Numerous pollution control programs in the Clean Water Act apply only to these protected waters. For most people, defining “waters of the United States” is a pretty straightforward matter: The phrase refers to—or at least seems like it would be referring to—the many different bodies of water to be found within the geographical borders of our nation. And according to Jon Devine, the director of NRDC’s federal water policy team, that’s pretty much the correct way to define it.
“Congress intended the phrase to be interpreted very broadly,” says Devine. When lawmakers were drafting the Clean Water Act half a century ago, he says, they envisioned its protections as extending to all the various bodies of water that make up a watershed, many of which people use for recreation, fishing, and drinking water supply. And while those lawmakers may not have been hydrologists, they nevertheless understood the fundamental interrelatedness of these different bodies of water. “So the very earliest regulations set forth by the EPA were inclusive,” Devine notes. As a jurisdictional matter, WOTUS comprised “all the relevant parts of an aquatic ecosystem, including streams, wetlands, and small ponds—things that aren’t necessarily connected to the tributary system on the surface, but that still bear all kinds of ecological relationships to that system and to one another.”

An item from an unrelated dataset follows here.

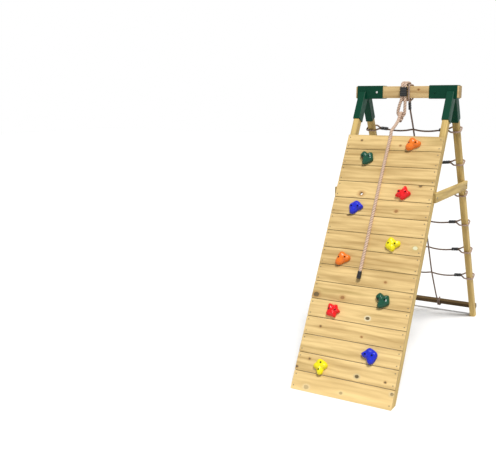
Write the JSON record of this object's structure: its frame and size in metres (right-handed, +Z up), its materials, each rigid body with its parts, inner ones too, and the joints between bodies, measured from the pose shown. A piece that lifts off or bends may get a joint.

Still, given the restrictions on how people could interact with these protected waters, interested parties were inclined to litigate the meaning of the term over the decades. “There were always fights about it,” Devine says. “A developer who wanted to bulldoze a wetland, or a polluter who was being prosecuted for dumping into a small stream, would question whether that particular feature should really be considered a water of the United States.” But, as Devine notes, “they largely lost.” And as a result, the more inclusive definition prevailed. Or at least it did until the early 2000s, when cracks in that foundation began to develop—cracks that ultimately led to the Clean Water Act’s rupture at the hands of the current Supreme Court.
SCOTUS on WOTUS
To grasp the importance of the Sackett ruling, it’s important to understand the tension between two past opinions authored by Supreme Court justices Antonin Scalia and Anthony Kennedy in an earlier 2006 case, Rapanos v. United States. Like Sackett v. EPA, it also involved someone filling wetlands without a permit to do so. In their individual opinions, Scalia and Kennedy outlined two contrasting ways of identifying which waters merited protection under the Clean Water Act. For Scalia, those that qualified had to be either so-called navigable waters (think rivers, lakes, basically anything that can accommodate a boat), regularly flowing tributaries to those waters, or wetlands—so long as those wetlands had a continuous surface connection to a body of water that already enjoyed federal protection.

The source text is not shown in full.